Pembatasan etis jelas menghalangi eksperimen pada janin manusia dan bayi untuk memahami efek dari paparan laki-laki yang lebih besar terhadap testosteron. Sebagai gantinya, peneliti mempelajari individu yang terpapar lingkungan hormonal yang abnormal karena kondisi genetik yang tidak biasa atau obat aktif hormonal yang diresepkan untuk perempuan hamil.
Studi-studi mengenai ini menunjukkan bahwa paparan hormon androgen di masa pembentukan memang memiliki efek maskulin terhadap preferensi dan perilaku bermain remaja putri, agresi, orientasi seksual dan identitas gender, kemungkinan juga pada kemampuan spasial serta tingkat respons terhadap informasi perilaku tertentu yang menurut budaya adalah sifat perempuan.
Studi lain menjawab pertanyaan bawaan alamiah versus pengasuhan dengan membandingkan perilaku anak laki-laki dan perempuan usia dini yang masih belum terpengaruh oleh tatanan sosial.
Tanda-tanda perbedaan berdasar jenis kelamin muncul di awal, terutama pada dimensi temperamen. Salah satu dimensi tersebut adalah apa yang oleh psikolog disebut “surgency”. Ini lebih kelihatan di anak laki-laki dan bermanifestasi dalam aktivitas motorik, sikap impulsif, dan kecenderungan mencari kesenangan dari aktivitas dengan intensitas tinggi.
Dimensi lainnya adalah dalam apa yang kita sebut “effortful control” atau kendali penuh upaya, yang lebih tampak di anak perempuan dan muncul dalam bentuk kemampuan mengatur diri, kemampuan konsentrasi yang lebih lama, juga kemampuan untuk fokus dan bergeser fokus, serta menahan diri dari hal-hal yang merugikan diri sendiri.
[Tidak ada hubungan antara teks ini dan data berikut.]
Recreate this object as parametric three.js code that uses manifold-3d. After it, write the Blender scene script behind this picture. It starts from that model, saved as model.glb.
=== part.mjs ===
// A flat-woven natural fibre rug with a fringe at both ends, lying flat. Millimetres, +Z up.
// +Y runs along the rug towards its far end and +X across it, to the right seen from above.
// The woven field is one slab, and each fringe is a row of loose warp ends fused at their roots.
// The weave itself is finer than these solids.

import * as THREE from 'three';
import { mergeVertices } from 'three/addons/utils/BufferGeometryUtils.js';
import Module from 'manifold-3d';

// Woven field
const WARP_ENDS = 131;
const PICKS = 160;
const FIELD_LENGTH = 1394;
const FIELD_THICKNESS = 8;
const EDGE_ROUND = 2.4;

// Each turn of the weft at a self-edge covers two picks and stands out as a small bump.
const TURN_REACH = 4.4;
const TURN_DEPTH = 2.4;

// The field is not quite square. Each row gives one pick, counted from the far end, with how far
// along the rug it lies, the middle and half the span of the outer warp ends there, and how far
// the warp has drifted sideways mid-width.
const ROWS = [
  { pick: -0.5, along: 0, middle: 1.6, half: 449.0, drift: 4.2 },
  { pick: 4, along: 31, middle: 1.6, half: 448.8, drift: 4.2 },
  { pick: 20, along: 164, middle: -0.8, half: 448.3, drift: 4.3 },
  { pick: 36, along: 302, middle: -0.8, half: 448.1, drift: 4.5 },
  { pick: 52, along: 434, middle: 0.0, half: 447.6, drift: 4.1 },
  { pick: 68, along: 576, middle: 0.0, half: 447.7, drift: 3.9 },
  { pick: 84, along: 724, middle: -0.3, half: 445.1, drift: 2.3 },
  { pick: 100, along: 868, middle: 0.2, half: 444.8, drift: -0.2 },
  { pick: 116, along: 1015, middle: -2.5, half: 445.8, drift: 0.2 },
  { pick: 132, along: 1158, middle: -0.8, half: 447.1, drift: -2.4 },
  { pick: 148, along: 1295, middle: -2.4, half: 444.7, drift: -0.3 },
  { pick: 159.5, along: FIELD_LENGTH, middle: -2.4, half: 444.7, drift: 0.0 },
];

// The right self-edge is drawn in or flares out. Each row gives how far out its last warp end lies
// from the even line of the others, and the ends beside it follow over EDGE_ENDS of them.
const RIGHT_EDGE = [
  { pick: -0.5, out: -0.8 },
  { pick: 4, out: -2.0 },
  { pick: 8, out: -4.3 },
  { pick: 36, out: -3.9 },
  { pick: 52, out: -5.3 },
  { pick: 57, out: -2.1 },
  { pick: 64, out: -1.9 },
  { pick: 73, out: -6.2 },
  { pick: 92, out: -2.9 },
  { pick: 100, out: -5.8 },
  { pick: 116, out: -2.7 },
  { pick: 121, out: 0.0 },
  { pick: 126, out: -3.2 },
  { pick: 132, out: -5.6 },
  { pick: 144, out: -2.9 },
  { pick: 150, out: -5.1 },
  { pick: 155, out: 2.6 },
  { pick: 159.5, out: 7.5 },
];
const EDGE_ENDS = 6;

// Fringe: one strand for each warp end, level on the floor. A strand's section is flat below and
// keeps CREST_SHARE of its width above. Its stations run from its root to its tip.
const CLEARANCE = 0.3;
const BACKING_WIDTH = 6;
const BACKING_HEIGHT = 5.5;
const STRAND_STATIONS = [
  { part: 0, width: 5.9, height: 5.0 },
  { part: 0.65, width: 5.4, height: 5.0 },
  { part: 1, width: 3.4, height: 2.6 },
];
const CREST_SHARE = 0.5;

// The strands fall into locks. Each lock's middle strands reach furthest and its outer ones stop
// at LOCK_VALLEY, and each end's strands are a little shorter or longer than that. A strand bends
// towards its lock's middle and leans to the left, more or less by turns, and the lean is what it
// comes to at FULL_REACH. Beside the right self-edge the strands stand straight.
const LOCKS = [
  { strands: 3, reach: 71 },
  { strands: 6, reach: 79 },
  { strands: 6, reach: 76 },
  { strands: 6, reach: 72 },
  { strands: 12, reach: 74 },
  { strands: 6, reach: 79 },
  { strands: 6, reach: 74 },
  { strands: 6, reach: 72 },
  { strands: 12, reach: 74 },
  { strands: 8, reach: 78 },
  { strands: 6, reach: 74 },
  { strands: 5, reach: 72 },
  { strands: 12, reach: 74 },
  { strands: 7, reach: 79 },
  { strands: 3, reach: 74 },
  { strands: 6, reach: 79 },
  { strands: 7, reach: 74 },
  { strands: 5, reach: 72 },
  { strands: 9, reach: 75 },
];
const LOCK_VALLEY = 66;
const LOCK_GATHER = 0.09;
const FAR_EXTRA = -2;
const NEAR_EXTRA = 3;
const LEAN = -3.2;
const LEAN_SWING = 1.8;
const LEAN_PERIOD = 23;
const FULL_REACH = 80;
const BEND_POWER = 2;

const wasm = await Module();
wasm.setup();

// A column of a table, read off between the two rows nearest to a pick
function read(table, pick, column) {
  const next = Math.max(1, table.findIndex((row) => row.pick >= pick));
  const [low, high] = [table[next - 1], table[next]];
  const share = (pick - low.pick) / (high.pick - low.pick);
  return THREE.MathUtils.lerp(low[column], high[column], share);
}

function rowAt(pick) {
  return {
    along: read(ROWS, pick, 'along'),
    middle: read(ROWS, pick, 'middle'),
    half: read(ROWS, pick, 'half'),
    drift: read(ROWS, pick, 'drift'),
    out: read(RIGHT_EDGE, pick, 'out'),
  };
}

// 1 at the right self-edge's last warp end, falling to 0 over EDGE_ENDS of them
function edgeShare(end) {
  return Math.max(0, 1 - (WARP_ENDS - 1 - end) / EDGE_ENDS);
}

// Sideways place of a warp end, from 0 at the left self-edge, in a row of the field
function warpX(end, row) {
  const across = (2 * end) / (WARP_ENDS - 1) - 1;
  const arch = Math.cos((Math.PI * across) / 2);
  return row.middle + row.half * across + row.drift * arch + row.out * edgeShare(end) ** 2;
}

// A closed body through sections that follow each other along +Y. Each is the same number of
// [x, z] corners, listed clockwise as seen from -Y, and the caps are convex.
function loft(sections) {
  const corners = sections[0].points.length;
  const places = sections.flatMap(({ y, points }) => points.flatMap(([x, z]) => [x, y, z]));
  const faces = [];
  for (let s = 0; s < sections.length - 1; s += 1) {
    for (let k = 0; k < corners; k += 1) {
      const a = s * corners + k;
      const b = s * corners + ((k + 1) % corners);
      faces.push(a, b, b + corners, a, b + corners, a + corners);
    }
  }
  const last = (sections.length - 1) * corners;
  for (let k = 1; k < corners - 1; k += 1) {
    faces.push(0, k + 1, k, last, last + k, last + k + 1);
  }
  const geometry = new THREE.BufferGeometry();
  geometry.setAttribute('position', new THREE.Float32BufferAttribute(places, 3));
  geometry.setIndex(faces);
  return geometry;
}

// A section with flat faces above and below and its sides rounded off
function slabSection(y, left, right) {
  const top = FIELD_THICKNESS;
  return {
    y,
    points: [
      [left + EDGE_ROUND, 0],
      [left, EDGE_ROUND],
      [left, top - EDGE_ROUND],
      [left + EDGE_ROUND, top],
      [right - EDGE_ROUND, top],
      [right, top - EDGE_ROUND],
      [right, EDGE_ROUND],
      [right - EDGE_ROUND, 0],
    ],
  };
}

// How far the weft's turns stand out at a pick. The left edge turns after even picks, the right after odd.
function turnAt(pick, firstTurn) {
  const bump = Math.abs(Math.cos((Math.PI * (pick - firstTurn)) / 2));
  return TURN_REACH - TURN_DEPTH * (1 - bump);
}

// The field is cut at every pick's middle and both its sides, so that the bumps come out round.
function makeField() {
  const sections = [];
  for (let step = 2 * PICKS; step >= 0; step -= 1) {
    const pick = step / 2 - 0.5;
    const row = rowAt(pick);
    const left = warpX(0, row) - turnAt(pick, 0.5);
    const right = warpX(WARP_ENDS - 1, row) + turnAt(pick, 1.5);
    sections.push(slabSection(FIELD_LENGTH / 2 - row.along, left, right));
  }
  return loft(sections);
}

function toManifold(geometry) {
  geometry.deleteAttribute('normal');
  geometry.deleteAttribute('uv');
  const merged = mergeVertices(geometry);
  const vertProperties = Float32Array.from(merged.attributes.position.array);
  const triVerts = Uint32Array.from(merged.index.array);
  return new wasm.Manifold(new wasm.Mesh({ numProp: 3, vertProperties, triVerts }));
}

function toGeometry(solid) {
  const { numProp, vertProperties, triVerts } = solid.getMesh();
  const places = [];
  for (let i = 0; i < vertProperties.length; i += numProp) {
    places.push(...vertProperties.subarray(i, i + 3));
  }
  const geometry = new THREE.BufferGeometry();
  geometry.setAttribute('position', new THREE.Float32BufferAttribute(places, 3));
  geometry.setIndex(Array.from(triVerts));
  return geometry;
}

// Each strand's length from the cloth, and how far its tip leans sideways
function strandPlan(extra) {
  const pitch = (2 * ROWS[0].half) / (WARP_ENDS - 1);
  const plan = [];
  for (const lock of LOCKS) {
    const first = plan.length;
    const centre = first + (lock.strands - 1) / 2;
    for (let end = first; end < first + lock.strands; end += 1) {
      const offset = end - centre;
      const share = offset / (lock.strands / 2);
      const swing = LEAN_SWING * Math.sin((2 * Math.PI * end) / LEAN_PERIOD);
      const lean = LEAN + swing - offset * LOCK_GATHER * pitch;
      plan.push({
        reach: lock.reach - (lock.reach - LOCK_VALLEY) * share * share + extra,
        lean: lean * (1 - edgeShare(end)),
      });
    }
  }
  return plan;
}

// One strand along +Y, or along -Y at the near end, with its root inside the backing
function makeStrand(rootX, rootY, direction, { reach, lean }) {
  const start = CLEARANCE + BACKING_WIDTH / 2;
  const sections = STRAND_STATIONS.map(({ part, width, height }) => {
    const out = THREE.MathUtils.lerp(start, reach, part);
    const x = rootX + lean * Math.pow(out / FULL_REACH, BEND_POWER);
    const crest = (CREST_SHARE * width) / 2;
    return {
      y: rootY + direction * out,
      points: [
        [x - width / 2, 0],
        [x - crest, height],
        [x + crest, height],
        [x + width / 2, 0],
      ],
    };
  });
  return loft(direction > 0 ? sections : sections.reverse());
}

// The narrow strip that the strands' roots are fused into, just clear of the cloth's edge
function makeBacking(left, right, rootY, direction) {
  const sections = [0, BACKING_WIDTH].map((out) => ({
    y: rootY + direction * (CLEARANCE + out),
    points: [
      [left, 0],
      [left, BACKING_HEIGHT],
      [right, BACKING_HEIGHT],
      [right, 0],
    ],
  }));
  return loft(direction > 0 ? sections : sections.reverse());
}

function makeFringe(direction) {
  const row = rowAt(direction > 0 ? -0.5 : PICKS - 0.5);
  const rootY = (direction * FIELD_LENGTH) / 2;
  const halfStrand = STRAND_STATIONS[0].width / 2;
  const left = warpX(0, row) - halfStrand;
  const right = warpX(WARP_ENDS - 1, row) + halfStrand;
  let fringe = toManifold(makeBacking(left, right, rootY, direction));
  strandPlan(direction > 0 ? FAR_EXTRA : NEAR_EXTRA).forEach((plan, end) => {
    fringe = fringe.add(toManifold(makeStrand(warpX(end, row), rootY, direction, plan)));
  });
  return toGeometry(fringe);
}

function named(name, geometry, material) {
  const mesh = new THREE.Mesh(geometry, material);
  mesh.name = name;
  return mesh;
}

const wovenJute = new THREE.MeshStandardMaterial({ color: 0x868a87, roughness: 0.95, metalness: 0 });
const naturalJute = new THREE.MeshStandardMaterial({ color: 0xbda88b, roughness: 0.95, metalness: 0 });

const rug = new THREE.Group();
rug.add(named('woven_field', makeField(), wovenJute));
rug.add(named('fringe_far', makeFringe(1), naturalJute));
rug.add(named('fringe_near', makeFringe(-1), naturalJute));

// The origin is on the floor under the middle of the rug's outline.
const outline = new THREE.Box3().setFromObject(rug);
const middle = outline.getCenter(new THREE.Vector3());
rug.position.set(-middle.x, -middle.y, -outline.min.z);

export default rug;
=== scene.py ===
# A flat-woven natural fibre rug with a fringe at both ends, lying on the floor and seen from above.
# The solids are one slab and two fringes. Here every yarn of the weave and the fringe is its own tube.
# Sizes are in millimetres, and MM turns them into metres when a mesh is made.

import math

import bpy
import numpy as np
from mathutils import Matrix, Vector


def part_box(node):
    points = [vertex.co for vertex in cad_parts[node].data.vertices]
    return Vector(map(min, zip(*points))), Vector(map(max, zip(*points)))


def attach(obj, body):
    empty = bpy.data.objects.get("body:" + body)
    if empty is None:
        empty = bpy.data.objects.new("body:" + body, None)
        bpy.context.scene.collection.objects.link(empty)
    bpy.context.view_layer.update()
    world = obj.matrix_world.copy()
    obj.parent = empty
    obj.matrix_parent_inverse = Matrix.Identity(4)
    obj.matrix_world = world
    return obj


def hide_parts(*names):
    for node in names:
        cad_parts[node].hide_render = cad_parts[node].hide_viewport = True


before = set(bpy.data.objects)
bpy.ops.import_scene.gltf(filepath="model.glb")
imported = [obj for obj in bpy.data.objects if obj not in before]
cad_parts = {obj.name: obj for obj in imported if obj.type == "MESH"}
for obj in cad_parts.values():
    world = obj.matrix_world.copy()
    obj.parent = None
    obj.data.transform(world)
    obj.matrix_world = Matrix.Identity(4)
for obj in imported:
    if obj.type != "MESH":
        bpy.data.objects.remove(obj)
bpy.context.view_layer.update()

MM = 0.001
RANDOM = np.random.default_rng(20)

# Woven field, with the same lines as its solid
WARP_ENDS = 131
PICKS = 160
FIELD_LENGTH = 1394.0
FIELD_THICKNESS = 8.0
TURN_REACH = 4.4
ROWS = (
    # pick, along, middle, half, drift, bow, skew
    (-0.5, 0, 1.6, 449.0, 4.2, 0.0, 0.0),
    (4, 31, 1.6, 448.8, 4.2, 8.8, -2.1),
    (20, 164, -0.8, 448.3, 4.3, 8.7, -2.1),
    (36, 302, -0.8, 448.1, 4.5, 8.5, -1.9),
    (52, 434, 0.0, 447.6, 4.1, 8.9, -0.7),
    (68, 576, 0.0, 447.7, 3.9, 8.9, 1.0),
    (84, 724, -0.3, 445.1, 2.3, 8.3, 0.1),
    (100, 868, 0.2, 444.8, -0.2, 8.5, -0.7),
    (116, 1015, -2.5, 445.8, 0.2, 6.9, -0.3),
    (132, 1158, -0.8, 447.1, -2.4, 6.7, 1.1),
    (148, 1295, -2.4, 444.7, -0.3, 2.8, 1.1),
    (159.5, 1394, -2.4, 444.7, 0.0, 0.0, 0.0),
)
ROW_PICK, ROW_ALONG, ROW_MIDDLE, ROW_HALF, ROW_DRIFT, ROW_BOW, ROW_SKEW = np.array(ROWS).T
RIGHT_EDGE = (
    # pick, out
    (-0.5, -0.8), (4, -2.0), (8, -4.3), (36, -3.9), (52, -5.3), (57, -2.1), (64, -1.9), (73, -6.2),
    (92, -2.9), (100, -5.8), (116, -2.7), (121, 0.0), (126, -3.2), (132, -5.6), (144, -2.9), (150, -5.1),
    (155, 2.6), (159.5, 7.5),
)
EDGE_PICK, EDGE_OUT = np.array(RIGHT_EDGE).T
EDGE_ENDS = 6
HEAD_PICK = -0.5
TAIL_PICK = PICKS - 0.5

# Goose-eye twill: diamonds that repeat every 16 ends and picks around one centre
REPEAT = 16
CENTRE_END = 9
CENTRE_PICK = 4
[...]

Aspek temperamen ini juga mencakup kepekaan dan pengalaman persepsi yang lebih baik dari melakukan aktivitas berintensitas rendah.
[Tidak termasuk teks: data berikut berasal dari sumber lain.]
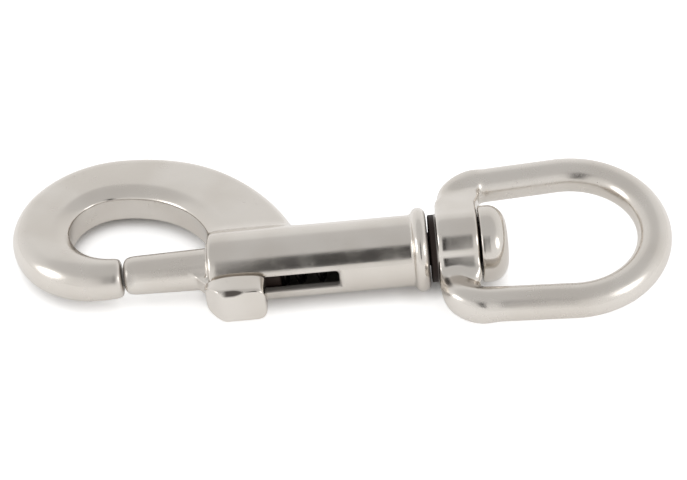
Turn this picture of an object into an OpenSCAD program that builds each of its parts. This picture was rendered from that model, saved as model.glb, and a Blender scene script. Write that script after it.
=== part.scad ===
// Swivel snap hook: a cast hook with a hollow barrel, a sprung bolt with a
// thumb knob, and a D-shaped eye that turns on a riveted pin.
//
// Each piece is drawn about the barrel's axis: X runs along the barrel from its
// mouth to the eye, Y points from the barrel to the crook, and Z is square to
// the hook's plane. lie() then sets the whole down as it rests on a table.

/* [Barrel] */
// Outer diameter of the barrel
barrel_d = 10.8; // [10:0.1:12]
// Length of the barrel, from its mouth to the face behind the eye
barrel_l = 33.8; // [31:0.1:42]
// Wall of the barrel round the bore
barrel_wall = 1.3; // [1:0.05:1.7]
// Thickness of the barrel's closed end, which holds the rivet's tail
end_wall = 6.3; // [5:0.1:7]
// Rounding of the barrel's mouth
mouth_round = 0.6; // [0.3:0.05:0.9]
// Outer diameter of the flange at the barrel's end
flange_d = 12.8; // [12:0.1:14]
// Width of the flange
flange_w = 2.3; // [2:0.1:3]

/* [Slot] */
// Width of the slot that the knob's stem runs in
slot_w = 2.7; // [2.2:0.05:3]
// Length of the slot, from the barrel's mouth
slot_l = 20.2; // [18:0.1:22]
// Radius of the corners at the slot's blind end
slot_corner = 0.5; // [0.2:0.05:0.9]

/* [Crook] */
// Gap that the bolt closes, from the barrel's mouth to the crook's tip
throat_l = 12.5; // [11:0.1:14]
// Diameter of the crook's round tip
tip_d = 6.1; // [5.4:0.1:6.6]
// Chamfer round the end of the tip
tip_chamfer = 0.7; // [0.3:0.05:1]
// Length of the straight stretch behind the tip, on its outer side
tip_l = 2.4; // [1.2:0.1:3]
// How far the tip sits off the barrel's axis, away from the crook
tip_drop = 0.3; // [0:0.05:0.5]
// How far the tip leans away from the barrel's axis, in degrees
tip_lean = 3; // [0:0.5:6]
// Thickness of the crook where it is full
crook_t = 6.5; // [5.6:0.1:7.4]
// Squareness of the crook's section, where 2 is an oval
crook_square = 2.9; // [2.2:0.1:3.6]
// Inside radius of the crook, from the tip to its far left
inner_low_r = 7.4; // [6.8:0.1:8]
// Inside radius of the crook, from its far left to its top
inner_high_r = 7; // [6.4:0.1:7.6]
// Outside radius of the crook, from the tip to its far left
outer_low_r = 15; // [14.2:0.1:16.4]
// Outside radius of the crook, from its far left to its top
outer_high_r = 16.5; // [15.2:0.1:17.6]
// Outside radius of the crook's crown
crown_r = 26.2; // [22:0.1:30]
// Heading at which the crown passes into the web, in degrees below the axis
crown_turn = 40; // [34:1:46]
// Length along the barrel of the web that joins the crook to it
web_l = 13.6; // [11.6:0.1:15]

/* [Bolt] */
// Diameter of the bolt's nose at its tip
nose_tip_d = 5.8; // [5.2:0.05:6.1]
// Diameter of the bolt's nose at the barrel's mouth
nose_d = 6.3; // [6.15:0.05:7]
// Rounding of the bolt's tip
nose_round = 0.8; // [0.4:0.05:1.2]
// Gap between the closed bolt and the crook's tip
tip_gap = 0.15; // [0.1:0.05:0.4]
// Length of the wide part of the bolt that the bore guides
guide_l = 11; // [9.6:0.1:12]
// Diameter of the spigot that centres the spring on the bolt
spigot_d = 4.2; // [3.6:0.1:4.6]
// Length of the spigot
spigot_l = 1.6; // [1:0.1:2.4]

/* [Knob] */
// Length of the thumb knob along the barrel
knob_l = 9.1; // [8:0.1:10]
// Height of the thumb knob across the slot
knob_h = 6.1; // [5:0.1:7]
// How far the knob's thumb face stands from the barrel's surface
knob_out = 4.4; // [3.6:0.1:5.4]
// Gap between the knob's underside and the barrel
knob_lift = 0.35; // [0.25:0.05:0.6]
// Length of the slanted face at the knob's front
knob_slant = 2.6; // [1.8:0.1:3.2]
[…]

Penelitian tentang temperamen ini menunjukkan bahwa alam menanamkan beberapa perbedaan jenis kelamin secara psikologis. Namun, para ilmuwan tidak sepenuhnya memahami jalur dari aspek temperamen anak menuju kepribadian dan kemampuan orang dewasa.
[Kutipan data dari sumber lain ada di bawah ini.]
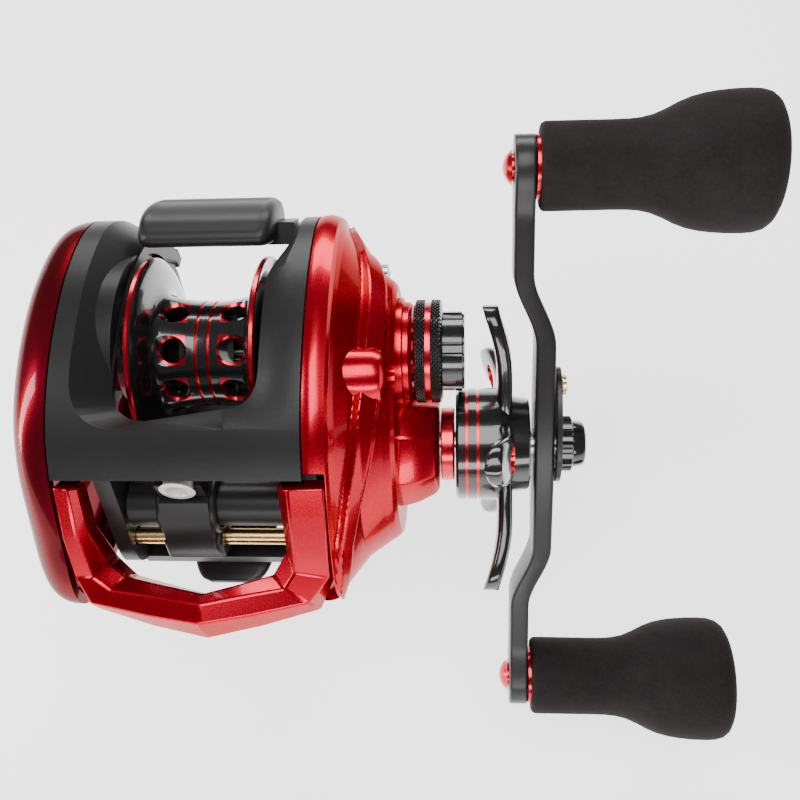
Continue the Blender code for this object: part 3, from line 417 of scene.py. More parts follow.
def frame_piece():
    outline = inset(smooth_loop(FRAME_LINE, 6), lambda point: hood_depth(point) + 1.0)
    low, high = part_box("frame")
    inner = high.x / MM - WALL
    holes = [circle(1.8, rod_axis, 24), circle(2.5, worm_axis, 24)]
    left_holes = holes + [circle(18.7, spool_axis, 96)]
    right_holes = holes + [circle(5.3, spool_axis, 48), circle(4.8, crank_axis, 48)]
    wall = make_piece("frame_casting", prism_shape(outline, low.x / MM, WALL, left_holes),
                      satin_black, "body", ["frame"], soften=0.25)
    floor_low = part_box("reel_foot")[1].z / MM + 0.3
    work(wall, [guide(prism_shape(outline, inner, WALL, right_holes)),
                guide(block_shape((-inner - 1, -24, floor_low), (inner + 1, 11, floor_low + 2.9))),
                guide(block_shape((-inner - 1, -33.4, 4.6), (inner + 1, -30.0, 7.4)))], "UNION")
    slot = [(7.0, 22.0), (18.0, 22.0), (23.5, 33.0), (16.0, 36.0)]
    work(wall, [guide(prism_shape(slot, inner - 1, WALL + 2))])


frame_piece()


# ---------------------------------------------------------------- hood
# The satin black bow over the frame: deep cheeks beside the spool window with a wide sloped
# bevel down to the spool, and a thin band over the levelwind. Moulded and painted.
PALM_LINE = TOP_LINE + [(-38.0, 25.0), (-44.0, 15.0), (-42.0, 8.0), (-34.0, 3.0), (-20.0, -2.0),
                        (-5.0, -2.5), (12.0, -1.0), (23.0, 7.0)]


def fade(value):
    value = min(max(value, 0.0), 1.0)
    return value * value * (3 - 2 * value)


def rounded_corner(corner, first, second, radius, steps=8):
    """Points that round a corner of a path that comes from first and leaves towards second."""
    corner = Vector(corner)
    start = corner + (Vector(first) - corner).normalized() * radius
    end = corner + (Vector(second) - corner).normalized() * radius
    points = []
    for step in range(steps + 1):
        t = step / steps
        points.append(start * (1 - t) ** 2 + corner * 2 * t * (1 - t) + end * t * t)
    return points


TOP_CURVE = smooth_loop(PALM_LINE, 24)[:6 * 24 + 1]


def outline_height(y):
    """Height of the body's top line at a y."""
    points = TOP_CURVE
    for (far, high), (near, low) in zip(points, points[1:]):
        if near <= y <= far:
            return low + (high - low) * (y - near) / (far - near)
    return points[0][1] if y > 0 else points[-1][1]


def window_ring(shape, sides, front, radius, height):
    """A loop round the window: left, right, and right beside the thumb bar."""
    left, right, right_rear = sides
    path = [(left, 60.0)] + [(left, 27.0 - 1.5 * step) for step in range(26)]
    path += rounded_corner((left, front), (left, 60.0), (right, front), radius)
    path += rounded_corner((right, front), (left, front), (right, 60.0), radius)
    path += [(right + (right_rear - right) * fade((y - 2.0) / 11.0), y)
             for y in [-10.0 + 1.5 * step for step in range(25)]]
    path += [(right_rear, 60.0)]
    return [shape.verts.new((point[0], point[1], height(point[0], point[1]))) for point in path]


def hood_piece():
    line = smooth_loop(PALM_LINE, OUTLINE_STEPS)
    last = 6 * OUTLINE_STEPS
    deep = inset(line, hood_depth)
    section = line[:last + 1] + list(reversed(deep[:last + 1]))
    low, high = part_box("hood")
    hood = make_piece("hood_cover", prism_shape(section, low.x / MM, (high.x - low.x) / MM),
                      satin_black, "body", ["hood"], sharp=28.0, soften=0.35)
    cutter = bmesh.new()
    rings = [window_ring(cutter, (-14.2, 11.5, 14.6), -20.4, 6.0, lambda x, y: 5.0),
             window_ring(cutter, (-14.2, 11.5, 14.6), -20.4, 6.0,
                         lambda x, y: outline_height(y) - (5.4 if x < 5.0 else 1.5)),
             window_ring(cutter, (-19.8, 15.2, 16.4), -24.2, 8.5,
                         lambda x, y: outline_height(y) + 0.3),
             window_ring(cutter, (-19.8, 15.2, 16.4), -24.2, 8.5, lambda x, y: 70.0)]
    join_rings(cutter, rings)
    cutter.faces.new(rings[0])
    cutter.faces.new(list(reversed(rings[-1])))
    clear = turned_shape([(-14.2, 0), (-14.2, 18.5), (14.4, 18.5), (14.4, 0)], 120)
    work(hood, [guide(cutter), guide(clear, (0, *spool_axis), 0.02)])


hood_piece()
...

Adakah Perbedaan Gender Terkait Sifat-sifat yang Menyangkut Teknologi?
Pendekatan lain berkait isu perempuan di bidang teknologi melibatkan perbandingan jenis kelamin dengan sifat-sifat yang dianggap paling relevan dengan partisipasi di bidang teknologi. Dalam kasus ini, tidak masalah apakah sifat-sifat ini bawaan atau terbentuk dari pengasuhan. Yang paling lazim disebut termasuk kemampuan matematis dan spasial.
Di Amerika Serikat, dahulu kemampuan matematis rata-rata anak laki-laki cenderung lebih tinggi, tapi sekarang tidak lagi. Dahulu juga jumlah anak laki-laki lebih banyak dalam hal meraih skor tertinggi di tes matematika yang sulit, tetapi jumlah ini telah menurun.
Namun, laki-laki cenderung memperoleh nilai lebih tinggi pada sebagian besar tes kemampuan spasial, terutama tes yang secara mental memutar objek tiga dimensi, dan keterampilan ini tampaknya penting di bidang STEM (sains, teknologi, teknik, dan matematika).
Tentu saja orang memilih pekerjaan berdasarkan minat dan kemampuan mereka. Jadi, perbedaan jenis kelamin yang besar terkait minat yang berorientasi pada orang versus berorientasi pada benda patut dipertimbangkan.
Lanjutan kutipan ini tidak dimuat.